GOAL OF THE EXERCISE. Restate every line of the material, word for word.

RAW DATA.
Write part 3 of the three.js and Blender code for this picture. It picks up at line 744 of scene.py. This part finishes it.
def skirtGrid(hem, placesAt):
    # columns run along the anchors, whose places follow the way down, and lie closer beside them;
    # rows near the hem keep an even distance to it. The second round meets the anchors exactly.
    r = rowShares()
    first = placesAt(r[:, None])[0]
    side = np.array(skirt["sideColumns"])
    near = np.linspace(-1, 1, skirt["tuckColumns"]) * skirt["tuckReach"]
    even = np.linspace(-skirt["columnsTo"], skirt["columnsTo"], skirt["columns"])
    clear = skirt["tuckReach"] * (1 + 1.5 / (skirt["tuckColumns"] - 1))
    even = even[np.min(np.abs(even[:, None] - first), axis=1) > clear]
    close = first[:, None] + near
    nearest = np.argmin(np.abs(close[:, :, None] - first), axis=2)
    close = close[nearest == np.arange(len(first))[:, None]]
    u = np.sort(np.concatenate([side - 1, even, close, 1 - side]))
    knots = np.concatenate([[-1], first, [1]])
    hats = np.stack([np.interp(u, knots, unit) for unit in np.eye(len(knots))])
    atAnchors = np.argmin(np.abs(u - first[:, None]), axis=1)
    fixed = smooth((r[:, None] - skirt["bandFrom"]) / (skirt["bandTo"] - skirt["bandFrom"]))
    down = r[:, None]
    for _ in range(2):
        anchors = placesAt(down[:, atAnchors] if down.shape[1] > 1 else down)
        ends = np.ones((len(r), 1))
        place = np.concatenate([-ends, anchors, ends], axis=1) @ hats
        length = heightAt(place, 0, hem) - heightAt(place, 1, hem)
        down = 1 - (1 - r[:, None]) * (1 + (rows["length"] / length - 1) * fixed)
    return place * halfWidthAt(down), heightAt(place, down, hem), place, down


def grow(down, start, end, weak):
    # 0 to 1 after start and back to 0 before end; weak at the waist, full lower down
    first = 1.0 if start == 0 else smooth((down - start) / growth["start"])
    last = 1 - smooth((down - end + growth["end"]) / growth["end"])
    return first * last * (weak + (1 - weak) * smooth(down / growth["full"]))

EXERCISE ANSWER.
Write part 3 of the three.js and Blender code for this picture. It picks up at line 744 of scene.py. This part finishes it.
def skirtGrid(hem, placesAt):
    # columns run along the anchors, whose places follow the way down, and lie closer beside them;
    # rows near the hem keep an even distance to it. The second round meets the anchors exactly.
    r = rowShares()
    first = placesAt(r[:, None])[0]
    side = np.array(skirt["sideColumns"])
    near = np.linspace(-1, 1, skirt["tuckColumns"]) * skirt["tuckReach"]
    even = np.linspace(-skirt["columnsTo"], skirt["columnsTo"], skirt["columns"])
    clear = skirt["tuckReach"] * (1 + 1.5 / (skirt["tuckColumns"] - 1))
    even = even[np.min(np.abs(even[:, None] - first), axis=1) > clear]
    close = first[:, None] + near
    nearest = np.argmin(np.abs(close[:, :, None] - first), axis=2)
    close = close[nearest == np.arange(len(first))[:, None]]
    u = np.sort(np.concatenate([side - 1, even, close, 1 - side]))
    knots = np.concatenate([[-1], first, [1]])
    hats = np.stack([np.interp(u, knots, unit) for unit in np.eye(len(knots))])
    atAnchors = np.argmin(np.abs(u - first[:, None]), axis=1)
    fixed = smooth((r[:, None] - skirt["bandFrom"]) / (skirt["bandTo"] - skirt["bandFrom"]))
    down = r[:, None]
    for _ in range(2):
        anchors = placesAt(down[:, atAnchors] if down.shape[1] > 1 else down)
        ends = np.ones((len(r), 1))
        place = np.concatenate([-ends, anchors, ends], axis=1) @ hats
        length = heightAt(place, 0, hem) - heightAt(place, 1, hem)
        down = 1 - (1 - r[:, None]) * (1 + (rows["length"] / length - 1) * fixed)
    return place * halfWidthAt(down), heightAt(place, down, hem), place, down


def grow(down, start, end, weak):
    # 0 to 1 after start and back to 0 before end; weak at the waist, full lower down
    first = 1.0 if start == 0 else smooth((down - start) / growth["start"])
    last = 1 - smooth((down - end + growth["end"]) / growth["end"])
    return first * last * (weak + (1 - weak) * smooth(down / growth["full"]))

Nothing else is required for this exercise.